The World Health Organisation marks today, 31st May 2015, as being World No Tobacco Day. What does this mean? The WHO and partners highlight the risks with using tobacco and are an advocate for the awareness of reducing tobacco consumption. This includes putting an end to the illicit trade of tobacco products. It is estimated that one in every ten cigarettes consumed globally is from the illegal tobacco market. The trade of illegal tobacco goods may not honour tobacco control policies, like increased tax and prices and pictorial health warnings. Illicit tobacco products entice young people into tobacco experimentation and it’s use because they are cheaper. Such illicit products also mislead young tobacco users by not displaying health warnings. This bad trade of tobacco products also strengthens corruption.
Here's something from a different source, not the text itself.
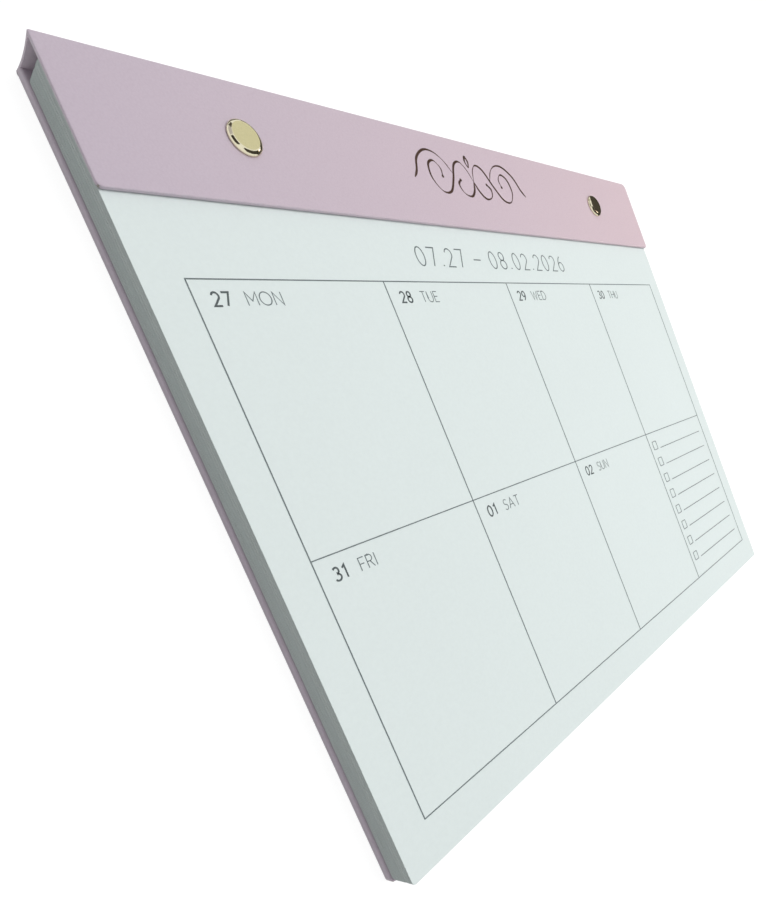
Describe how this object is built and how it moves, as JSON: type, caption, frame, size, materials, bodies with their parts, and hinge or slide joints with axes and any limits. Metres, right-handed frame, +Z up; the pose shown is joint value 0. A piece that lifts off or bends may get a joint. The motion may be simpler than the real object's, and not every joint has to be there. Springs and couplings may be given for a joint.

Tobacco kills nearly 6 million people every year, and 600,000 due to second hand tobacco smoke. There are 4000+ chemicals in tobacco smoke, of which at least 250 are known to be harmful and more than 50 are known to cause cancer. More than 80% of these are preventable deaths. One person dies every six seconds due to tobacco. In some countries, children are employed in harvesting tobacco leaves; this creates nicotine that can be absorbed into their skin and cause sickness.

What is being done

  • Days like today raise awareness of the illegal trade of tobacco around the world. The WHO is committed to fighting the tobacco epidemic and have founded the Framework Convention on Tobacco Control which is committed towards controlling tobacco and is a milestone in the promotion of health.
  • Increases taxes and pictorial warnings can persuade smokers to stop or at least protect the health of those around them
  • Banning tobacco advertising and sponsorship

The costs of tobacco to the public and society can be enormous in terms of disease, suffering and stress. Gradually helping phase out its use through awareness and campaigns such as that of the WHO will gradually make for a greener and sustainable future for our generations.